**Task prompt**
Of the records that follow, copy only the lines from the line containing "The build123d and" to the line containing "corner_pattern: np.ndarray = field(init=False)", both included, exactly as written.

**Material for the task**

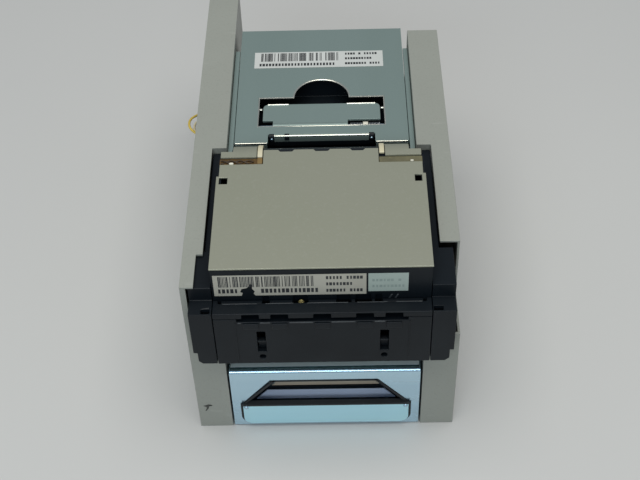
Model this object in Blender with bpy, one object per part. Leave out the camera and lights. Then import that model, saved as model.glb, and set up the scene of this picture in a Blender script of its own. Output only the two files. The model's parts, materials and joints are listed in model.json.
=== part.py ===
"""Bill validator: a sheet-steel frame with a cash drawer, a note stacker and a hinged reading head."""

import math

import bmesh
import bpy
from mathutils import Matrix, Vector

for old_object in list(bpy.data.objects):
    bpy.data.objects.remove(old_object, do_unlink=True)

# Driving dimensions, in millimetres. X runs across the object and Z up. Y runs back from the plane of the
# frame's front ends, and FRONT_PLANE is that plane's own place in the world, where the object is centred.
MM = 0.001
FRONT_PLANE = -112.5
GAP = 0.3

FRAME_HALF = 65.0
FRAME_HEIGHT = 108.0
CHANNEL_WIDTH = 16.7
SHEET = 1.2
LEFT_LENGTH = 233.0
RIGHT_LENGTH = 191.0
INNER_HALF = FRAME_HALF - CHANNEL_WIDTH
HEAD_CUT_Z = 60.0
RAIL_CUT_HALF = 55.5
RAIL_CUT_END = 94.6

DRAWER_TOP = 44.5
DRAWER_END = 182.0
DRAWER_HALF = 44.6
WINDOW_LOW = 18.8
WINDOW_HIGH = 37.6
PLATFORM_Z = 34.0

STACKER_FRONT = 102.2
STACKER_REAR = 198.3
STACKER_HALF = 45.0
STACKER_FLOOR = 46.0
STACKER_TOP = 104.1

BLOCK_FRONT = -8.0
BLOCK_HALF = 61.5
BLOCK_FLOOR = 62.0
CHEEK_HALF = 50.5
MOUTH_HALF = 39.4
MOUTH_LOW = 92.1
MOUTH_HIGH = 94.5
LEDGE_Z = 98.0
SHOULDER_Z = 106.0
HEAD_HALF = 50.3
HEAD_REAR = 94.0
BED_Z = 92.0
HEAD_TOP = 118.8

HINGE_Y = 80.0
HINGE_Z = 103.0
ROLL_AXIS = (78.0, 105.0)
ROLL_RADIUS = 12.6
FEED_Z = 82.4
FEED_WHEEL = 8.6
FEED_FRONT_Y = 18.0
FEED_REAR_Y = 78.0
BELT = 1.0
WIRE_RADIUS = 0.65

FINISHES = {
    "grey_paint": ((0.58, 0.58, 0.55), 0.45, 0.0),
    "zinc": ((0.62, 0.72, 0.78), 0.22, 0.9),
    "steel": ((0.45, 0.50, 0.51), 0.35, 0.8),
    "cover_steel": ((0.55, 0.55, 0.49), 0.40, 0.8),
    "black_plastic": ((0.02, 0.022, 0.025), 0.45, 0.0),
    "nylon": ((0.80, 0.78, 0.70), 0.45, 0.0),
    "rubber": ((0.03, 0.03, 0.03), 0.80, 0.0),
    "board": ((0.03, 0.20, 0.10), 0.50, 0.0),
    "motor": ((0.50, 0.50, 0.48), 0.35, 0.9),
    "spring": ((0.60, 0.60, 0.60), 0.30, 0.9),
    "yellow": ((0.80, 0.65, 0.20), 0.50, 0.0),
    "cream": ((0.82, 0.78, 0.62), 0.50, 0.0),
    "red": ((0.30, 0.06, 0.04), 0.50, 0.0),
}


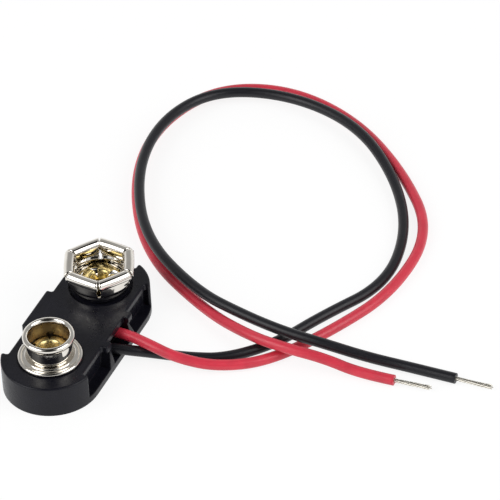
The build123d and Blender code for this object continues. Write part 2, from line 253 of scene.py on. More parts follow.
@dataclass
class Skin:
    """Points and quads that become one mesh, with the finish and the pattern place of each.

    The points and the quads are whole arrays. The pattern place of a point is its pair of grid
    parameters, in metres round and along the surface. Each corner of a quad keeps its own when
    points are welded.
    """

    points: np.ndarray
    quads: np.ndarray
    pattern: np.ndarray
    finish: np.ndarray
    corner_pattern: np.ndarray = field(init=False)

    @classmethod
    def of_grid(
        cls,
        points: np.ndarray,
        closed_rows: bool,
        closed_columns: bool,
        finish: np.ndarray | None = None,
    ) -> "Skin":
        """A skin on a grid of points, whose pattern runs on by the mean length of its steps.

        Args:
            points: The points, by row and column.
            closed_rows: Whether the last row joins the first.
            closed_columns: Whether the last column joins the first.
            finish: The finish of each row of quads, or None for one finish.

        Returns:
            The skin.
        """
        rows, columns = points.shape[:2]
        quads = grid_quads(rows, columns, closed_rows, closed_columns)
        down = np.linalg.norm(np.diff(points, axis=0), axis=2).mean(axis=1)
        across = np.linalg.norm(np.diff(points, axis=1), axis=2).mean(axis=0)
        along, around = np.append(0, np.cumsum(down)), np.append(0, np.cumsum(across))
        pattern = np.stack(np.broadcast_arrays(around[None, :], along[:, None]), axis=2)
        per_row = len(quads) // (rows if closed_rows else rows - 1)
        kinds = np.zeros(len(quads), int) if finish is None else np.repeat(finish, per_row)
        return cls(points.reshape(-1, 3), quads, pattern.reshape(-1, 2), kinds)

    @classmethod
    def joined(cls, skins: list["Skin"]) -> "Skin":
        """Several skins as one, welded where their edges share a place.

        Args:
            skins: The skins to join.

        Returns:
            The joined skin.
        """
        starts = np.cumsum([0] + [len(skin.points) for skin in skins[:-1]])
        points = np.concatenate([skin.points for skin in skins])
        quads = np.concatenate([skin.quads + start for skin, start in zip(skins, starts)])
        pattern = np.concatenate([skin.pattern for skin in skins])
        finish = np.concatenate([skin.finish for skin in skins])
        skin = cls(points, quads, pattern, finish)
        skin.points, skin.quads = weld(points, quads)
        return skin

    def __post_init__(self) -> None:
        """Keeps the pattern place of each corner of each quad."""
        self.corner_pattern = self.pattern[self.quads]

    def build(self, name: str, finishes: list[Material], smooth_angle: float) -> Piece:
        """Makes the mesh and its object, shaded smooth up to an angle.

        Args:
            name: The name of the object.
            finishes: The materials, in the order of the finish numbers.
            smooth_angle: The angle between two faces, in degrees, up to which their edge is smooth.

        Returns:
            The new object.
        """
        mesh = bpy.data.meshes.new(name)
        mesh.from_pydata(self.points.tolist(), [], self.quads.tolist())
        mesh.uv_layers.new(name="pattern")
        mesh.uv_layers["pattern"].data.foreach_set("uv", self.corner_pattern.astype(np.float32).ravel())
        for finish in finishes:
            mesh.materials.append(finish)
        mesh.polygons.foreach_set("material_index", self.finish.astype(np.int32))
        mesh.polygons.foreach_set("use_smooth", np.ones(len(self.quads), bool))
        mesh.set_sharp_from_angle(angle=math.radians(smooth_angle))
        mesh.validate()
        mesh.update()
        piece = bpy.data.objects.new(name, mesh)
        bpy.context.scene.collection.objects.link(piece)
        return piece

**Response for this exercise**
The build123d and Blender code for this object continues. Write part 2, from line 253 of scene.py on. More parts follow.
@dataclass
class Skin:
    """Points and quads that become one mesh, with the finish and the pattern place of each.

    The points and the quads are whole arrays. The pattern place of a point is its pair of grid
    parameters, in metres round and along the surface. Each corner of a quad keeps its own when
    points are welded.
    """

    points: np.ndarray
    quads: np.ndarray
    pattern: np.ndarray
    finish: np.ndarray
    corner_pattern: np.ndarray = field(init=False)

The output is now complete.